My father had been an embedded reporter serving in Iraq since March of 2003 and was able to make it home in time for me to graduate. That night my family and I went to dinner on the nice end of town and as a high school gift I was given new swim trunks. A few weeks later I took a Greyhound bus north to where my Uncle lived so that I could pump propane for him during the summer and before I left for boot-camp.
The war in Iraq seemed impermanent listening to the radio news as I traveled from grocery store to grocery store replenishing waning supplies of propane for the store’s floor buffers that would keep shiny tile for happy suburbanites. We rode in the cab of a Ford pickup with a 200-gallon propane tank in the covered bed of the truck that fueled our trip and my Uncle Chuck’s livelihood. He raced cars for fun and during his free time would travel the indy “sprint-car” racing circuit from California to Colorado. A sprint car is a homemade land rocket that must follow specific standards to race, with a fuselage constructed of panels of carbon fiber in the shape of a bullet attached to an oversized engine that requires a land pilot to navigate a field of speeding death asphalt. These drivers race for nothing more than the rush of speed. That year Uncle Chuck informed me that this would be the hardest work I would ever complete in my life, and that when it was done I would be ready to be a Marine.
That year he did not hire the standard pit crew that came as a natural fixture to the other sprint cars on the circuit. Nor did he hire an extra spotter whose job would normally be to watch the racing car with a pair of binoculars and call, over a radio connected to the driver, the positions of his enemies on the track. In the summer of 2003 Uncle Chuck let me know that I would be performing all of these jobs, pit crew and spotter, and I would push start his car onto the track driving a four-wheeler. With this development and since he unlike the other drivers owned his own car this would be a way to save a pile of money. It was a brilliant plan. Most sprint car drivers had sponsors who owned their car but Uncle Chuck had built his own and that season it was finishing top three.
I had heart, but zero mechanical talent; I had been raised by a newspaper man whose father had nailed his garage door shut after it stopped working properly. My dad could change a tire and that’s about where my expertise ended. Uncle Chuck let me know that if he blew a tire I would have to help him change it on the track.
The process for a race worked like this; after we did a onceover of the car, checked the fluids, tire pressure and fixtures I would hop on a four wheeler and push the race car onto the track full of other race cars speeding well over a hundred miles an hour, after I did that without killing myself I would ride the four wheeler to the spotting stands where the other more mature spotters would laugh as I came running up the bleachers. My Uncle would race the first and last lap blind and at the end of the race I would get on the four wheeler and he would tell me whether or not he needed to be pushed into the pits, which were made up of large trailers full of tool boxes that the cars could be transported in when they were not racing. Chuck had an old horse trailer he had rigged into a race-car trailer; he lived "Do it yourself." Sometimes the car could make it to his trailer with the momentum of the last lap but the engine would die below an idle because it operated only at a high rate of RPM.

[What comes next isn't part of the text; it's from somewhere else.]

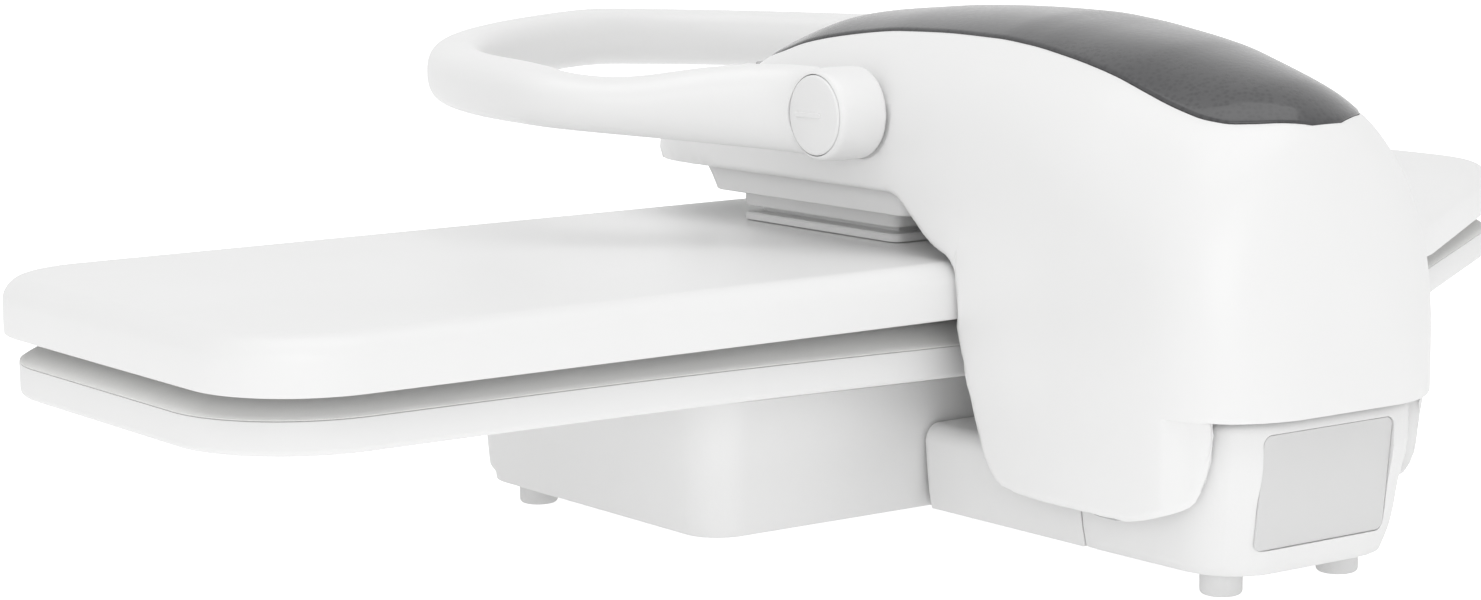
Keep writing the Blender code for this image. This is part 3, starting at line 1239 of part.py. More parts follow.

His kids were with him, my cousin’s C.J. and Jessica. They would watch the race while their dad and I worked. One time the announcer happily explained to the audience that a new driver who had turned 18 years old was participating in her first race. I got to the spotting stands and the thunder sound of the cars on the track was rumbling as I sighted in on Uncle Chuck. The insiders knew him as “Mad Dog”,a play on his last name Maddox, but he earned the name for being an asshole on the track. The girl’s car got too close to the Mad Dog and he turned into her, both cars went up on two wheels and she became too shaken to race up at the front with the pack. Chuck was laughing on the microphone and I could hear her spotters swearing as they began to give me the stink eye and curse my Uncle. One of the spotters told me to tell my Uncle to, “Watch his ass in the pits.” I radioed the message to my Uncle and he laughed and told me everyone could hear us on the net and that he would see me in the pits.
I ran down the aluminum bleachers and mounted my four-wheeled steed. I cruised through the mud and back to the trailer where Chuck’s car would soon roll up, but there was a crowd; the girl’s sponsor and pit crew were waiting for him. They were swearing as soon as I got there so I picked up a tire iron because I had heard about pit fights and these people seemed pissed. Chuck’s never-ending classic country music was playing from his jerry-rigged tool box as his car came in neutral to the trailer. The girl’s sponsor was a fat guy and he started screaming at Chuck that he would kill him if he ever touched his car again. From under his helmet Chuck sarcastically responded with, “Fuuuck you”. The sponsor had not heard him so my Uncle repeated himself after taking his helmet off with a smile: “Fuuuck you.” I gripped the tire iron but there was no fight. My Uncle was too slick for a fight. He got his mission done and moved along to the sound of a party; to this day he lives an eternal weekend earned through hard work. My cousin C.J., who was a boy of eight at the time, became my hero when I was in Fallujah and his mother wrote me about him building a shrine with my pictures and candles, and praying to it.
That last night in Colorado was July 4th and my Uncle wanted to know if it was alright with me if we left before the fireworks. I couldn’t see why not because we had more work to do and more summer to live, but that night we drove through the empty desert of Wyoming and the black night was illuminated with fireworks far off in the distance for hours. That night we all slept in the same room together and Uncle Chuck told C.J. and Jessica, “Your cousin is going off to serve our country and we should be very proud of him.” They agreed and we slept.
At some point I woke up in war, and the day after, I received a letter that my cousin is graduating high school. I will be there, and this summer he will work for me as I film a documentary capturing my life since I turned eighteen. A year after I worked his father’s car I left for war. My praying cousin will hear the story but live at peace. When I am done with him he will understand something. He will never have worked this hard in his whole life. I remember how fresh the world seemed and how dark it became. What can a young man learn without war?